What Italian brands and why would you suggest considering before buying a high-end CBA converter (bayan) with the below requirements
  • It must be a converter
  • Both hands must be a B griff
  • High quality sound (possibly hand-made reeds)
  • Pleasant and durable keyboard mechanics
  • Reliable and robust overall design and build known to last
  • Budget 12k-22k EUR
  • Reactive and professional support services
After an investigation I've identified the following Italian brands that are of interest
  • Pigini
  • Bugari
  • Scandalli (however they are more focused on PA)
I'm specifically interested in general tendencies between these brands and the new ones you suggest e. g.
  • Overall quality of instruments from each brand in this price range
  • Sound quality in terms of sharp/mellow sound, specific design of right/left hand reeds or keyboard mechanics (harder, softer), what reeds go in a cassotto that may produce specific effects not found in other brands, stronger/softer bass, etc
  • Best brands for folk, classical, or jazz music
  • Balance between innovation and well-tested solutions
  • Well known issues that frequently happen to instruments
  • Issues with customer support for these brands
  • Any other important information that you would like to know before making a purchase decision
 
My head says Pigini
My heart says Scandalli
My ears say Zero Sette
My wallet says Parrot
Could you, please, elaborate on the head vs hart that is Pigini vs Scandalli from your perspective?
 
After an investigation I've identified the following Italian brands that are of interest
  • Pigini
  • Bugari
  • Scandalli (however they are more focused on PA)
I bought a new accordion fairly recently (with thanks to Paul DeBra for a sensible model recommendation) and a key decision was also who is big and robust enough with a mixed age workforce to likely be in business in 10 years time.
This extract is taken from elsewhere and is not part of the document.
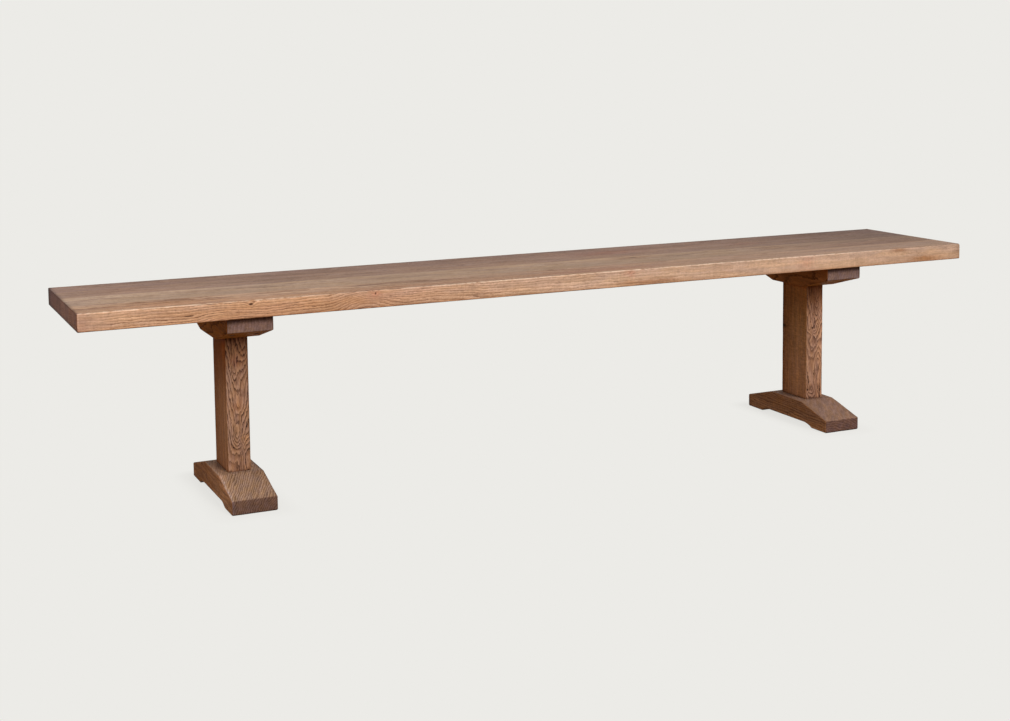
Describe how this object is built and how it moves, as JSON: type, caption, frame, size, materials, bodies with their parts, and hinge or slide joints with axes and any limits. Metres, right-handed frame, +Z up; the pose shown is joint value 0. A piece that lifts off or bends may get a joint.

That led me to the top two on your list. Its important if you want "Reactive and professional support services" because a year into playing a new top endish accordion its going to need some tweaks and you want this done under warranty by the people that made it. Therefore I'd have no hesitation in recommending Pigini or Bugari.

I took my accordion back to Italy in the spring and it was given a full three days tuning and tiny bits of trouble shooting all for free under warranty. This is really priceless if you are making that sort of investment.
 
I bought a new accordion fairly recently (with thanks to Paul DeBra for a sensible model recommendation) and a key decision was also who is big and robust enough with a mixed age workforce to likely be in business in 10 years time. That led me to the top two on your list. Its important if you want "Reactive and professional support services" because a year into playing a new top endish accordion its going to need some tweaks and you want this done under warranty by the people that made it. Therefore I'd have no hesitation in recommending Pigini or Bugari.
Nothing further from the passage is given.